Keynote Speakers

 

Maja Pantic

Maja Pantic is an AI Scientific Research Lead in Facebook and a Professor of Affective and Behavioral Computing at Imperial College London, working on machine analysis of human non-verbal behaviour and its applications to human-centric AI. Prof. Pantic published more than 350 technical papers in the areas of machine analysis of facial expressions, audiovisual analysis of emotions and social signals, and human-centered machine interfaces. She has more than 35,000 citations to her work, and has served as the Key Note Speaker, Chair and Co-Chair, and an organization/ program committee member at numerous conferences in her areas of expertise.


 

 

Lukas Wutschitz

Lukas Wutschitz is a senior researcher at the privacy preserving machine learning (PPML) group at Microsoft365 Research. His research interests include privacy preserving machine learning with a focus on large language models and natural language processing. He has worked on differentially private fine-tuning of language models, auditing of differential privacy guarantees, and quantifying privacy risk. Prior to joining Microsoft, he obtained his PhD in Physics from the Cavendish Laboratory at the University of Cambridge.


Title of  the Talk: Privacy preserving training of large language models


Abstract: 


Training large language models (LLMs) on sensitive data poses significant privacy challenges. In this talk, we will present a method to fine-tune LLMs of various sizes (up to 150b parameters) with mathematical guarantees of differential privacy (DP), a rigorous notion of privacy that ensures the protection of individual data subjects. We will explain the key concepts and properties of DP, such as composition and post-processing robustness, and how they can be applied to deep learning training. We will also demonstrate how to audit and verify the privacy guarantees of our method. Finally, we will introduce our research internship programme where much of the earlier presented work has originated.

 

 

Grigorios Pavliotis

Grigorios Pavliotis is Professor of Applied Mathematics at the Department of Mathematics at Imperial College. His main research interests lie in the areas of stochastic differential equations and diffusion processes, nonequilibrium statistical mechanics and homogenization theory for partial differential equations and stochastic differential equations. He is particularly interested in the development of analytical, computational and statistical techniques for multiscale stochastic systems, in time-dependent statistical mechanics and kinetic theory and in the analysis and development of sampling techniques in high dimensions. Current research projects include inference and control for multiscale systems, the development of computational techniques for calculating transport coefficients, homogenization for multiscale diffusion processes and sampling techniques in molecular dynamics.

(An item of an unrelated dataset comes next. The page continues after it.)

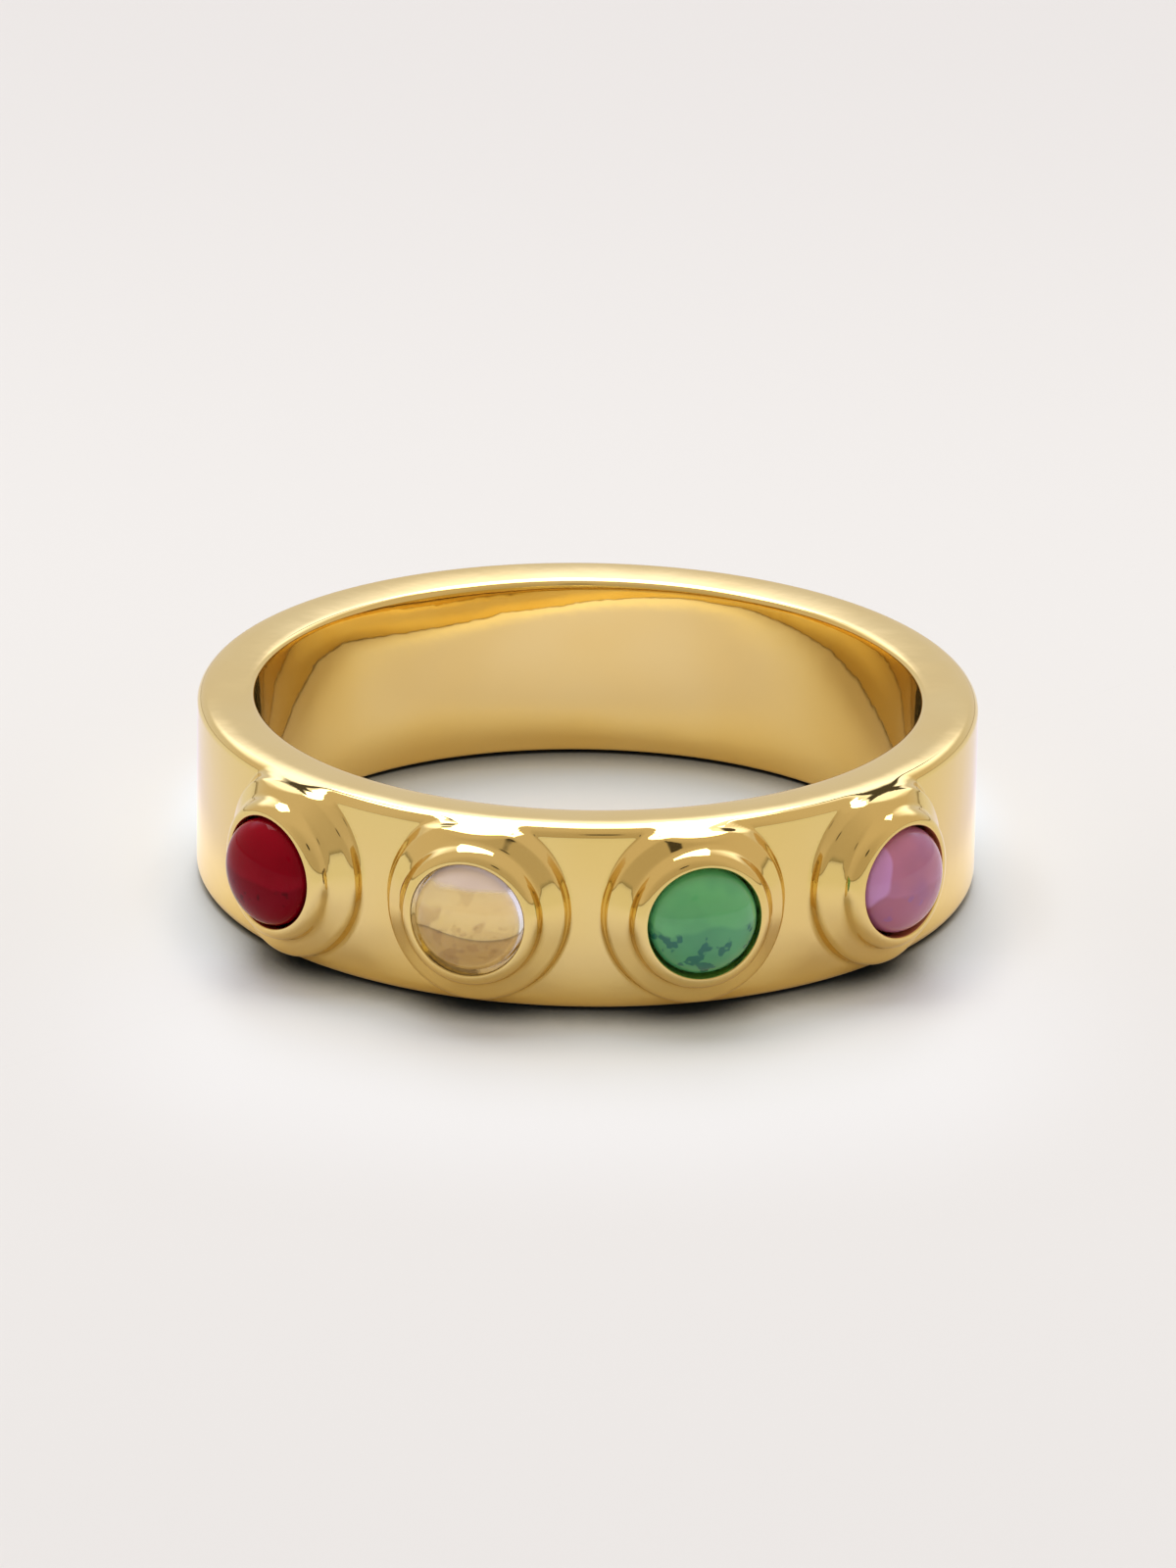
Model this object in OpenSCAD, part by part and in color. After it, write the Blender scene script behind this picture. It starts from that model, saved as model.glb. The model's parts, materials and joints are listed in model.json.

Title of talk: Interacting particle systems and their mean field limit: propagation of chaos, phase transitions, fluctuations and inference

Abstract:

 

I will present recent results on the quantitative study of stochastic interacting particle systems and of their mean field limit. I will discuss about the links between uniform propagation of chaos, the absence of phase transitions and Gaussian fluctuations around the mean field limit. I will also present methodologies for inferring parameters in the mean field (McKean) stochastic differential equation from observations of particle paths.